Friday, January 23, 2015

Review: The Sun Also Rises

The Sun Also Rises The Sun Also Rises by Ernest Hemingway
My rating: 3 of 5 stars

This book would make a good introduction to Hemingway's writing style, as it's a relatively short read and a tad more accessible in comparison to say, The Old Man and the Sea, that other short Hemingway work that most people I've talked to apparently hated. (I didn't mind it so much, but I'll admit it wasn't that interesting to me either).

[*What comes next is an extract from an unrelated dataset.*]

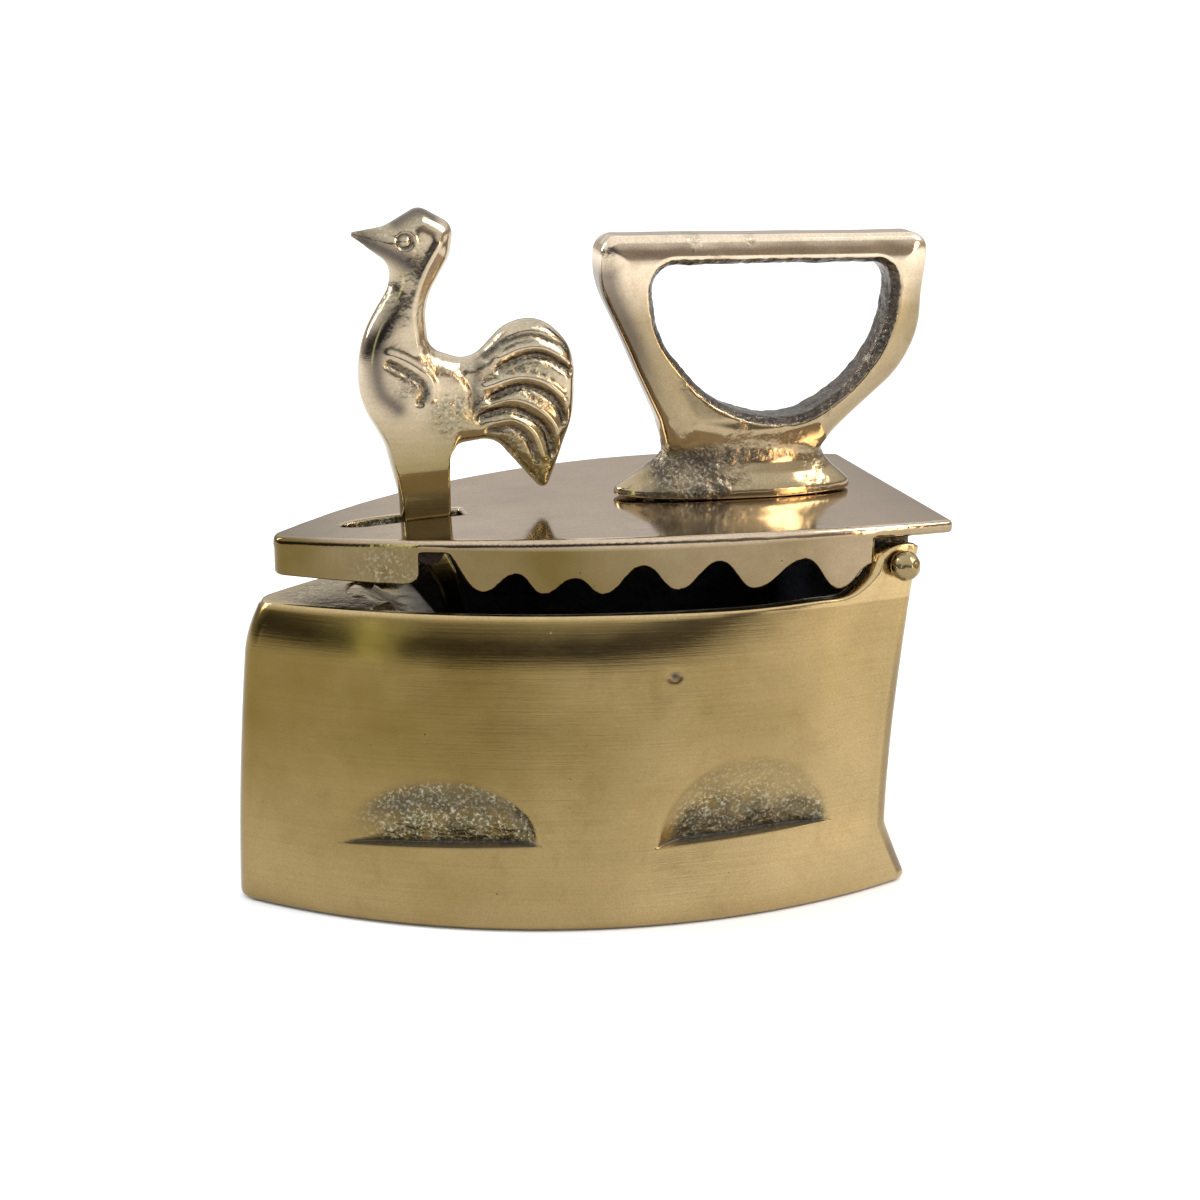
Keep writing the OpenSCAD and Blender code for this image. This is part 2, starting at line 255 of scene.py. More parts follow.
def relaxed(vertices, faces, passes):
    """The vertices after a few passes of averaging with their neighbours, without shrinking."""
    after = np.roll(faces, -1, axis=1)
    a, b = np.concatenate([faces, after]).ravel(), np.concatenate([after, faces]).ravel()
    count = np.bincount(a, minlength=len(vertices))[:, None]
    for factor in (0.5, -0.52) * passes:
        mean = np.stack([np.bincount(a, vertices[b, k], len(vertices)) for k in range(3)], 1)
        vertices = vertices + factor * (mean / count - vertices)
    return vertices


def vertex_normals(vertices, faces):
    normal = np.cross(vertices[faces[:, 2]] - vertices[faces[:, 0]],
                      vertices[faces[:, 3]] - vertices[faces[:, 1]])
    total = np.zeros_like(vertices)
    for k in range(4):
        for axis in range(3):
            total[:, axis] += np.bincount(faces[:, k], normal[:, axis], len(vertices))
    return total / np.maximum(np.linalg.norm(total, axis=1, keepdims=True), 1e-12)


def carved(volume, field, passes):
    """Vertices, quads and normals of the relaxed surface where field(volume) is zero."""
    vertices, faces = join_shells(volume.mesh(field(volume)))
    vertices = relaxed(vertices, faces, passes)
    return vertices, faces, vertex_normals(vertices, faces)


def ring_quads(rows, columns, closed):
    """Quads between rows of vertices that run round. Where closed, the last row meets the first."""
    i, j = np.meshgrid(np.arange(rows if closed else rows - 1), np.arange(columns), indexing="ij")
    i2, j2 = (i + 1) % rows, (j + 1) % columns
    quads = np.stack([i * columns + j, i * columns + j2, i2 * columns + j2, i2 * columns + j], -1)
    return quads.reshape(-1, 4)


def make_piece(name, shell, body, nodes, material, masks=None):
    """A shown piece from a shell of quads in mm. masks are values from 0 to 1 per vertex."""
    vertices, faces = shell
    mesh = bpy.data.meshes.new(name)
    mesh.vertices.add(len(vertices))
    mesh.vertices.foreach_set("co", (vertices * MM).astype(np.float32).ravel())
    mesh.loops.add(faces.size)
    mesh.loops.foreach_set("vertex_index", faces.astype(np.int32).ravel())
    mesh.polygons.add(len(faces))
    mesh.polygons.foreach_set("loop_start", np.arange(0, faces.size, 4, dtype=np.int32))
    mesh.update(calc_edges=True)
    mesh.validate()
    mesh.shade_smooth()
    for key, values in (masks or {}).items():
        attribute = mesh.attributes.new(key, "FLOAT", "POINT")
        attribute.data.foreach_set("value", np.clip(values, 0, 1).astype(np.float32))
    mesh.materials.append(material)
    piece = add_object(name, mesh)
    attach(piece, body)
    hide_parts(*nodes)


# ---- Materials ----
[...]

Hemingway is largely known for a writing style known as the Iceberg Theory, which pretty much boils down to the idea that the words written on the page only scratch the surface of what is actually happening, hence Iceberg. My memory of the other Hemingway novels I've read might be a bit fuzzy, but I felt like this concept was the most jarringly apparent here, as there was always this lingering sense of words being left unspoken by the narrator in just about every scene and circumstance. He drags you into this strange, foreign world of expatriates, where arbitrary social behaviors and outlandish lifestyles are taken for granted, and no one seems to give a care in the world for what's going on around them. You get the impression that there's something fundamentally wrong or broken about Jake and everyone else in this story at some level, and they're all just too helpless or indifferent to do anything about it, so they just go about doing whatever it is they're used to doing. It's not that glamorous of a lifestyle, when you really think about it- even though the exotic allure is still there.

Jake Barnes, the narrator himself, has a way of sounding blasé about situations that would probably rile up most other people- drunken brawls, a cheating lover, bull fights, anti-Semitism, and so on. He goes on and on about a lot of events and then nothing in particular, and then at the end of the day you still don't really have a sense of what he really thinks about all of this. Or maybe you could infer it from the subdued way he talks about certain people around him, or his actions, but it's not really all that clear afterwards and probably still debatable today.

This novel is fascinating, but at the same time I get this impression that I would never want to meet any of these people in real life; none of them are really all that likable from the way they talk and act, and I found myself questioning Jake's own intentions by the end of it all. Considering how autobiographical the narrative is in a sense, it makes me wonder how much I'd have liked Hemingway as a person, if I ever met him. But it might also just have been how the early period of his life was; I distinctly recall liking the characters in For Whom The Bell Tolls a lot more, and that's a completely different perspective on the life of the expatriate... and quite frankly, much more admirable in comparison.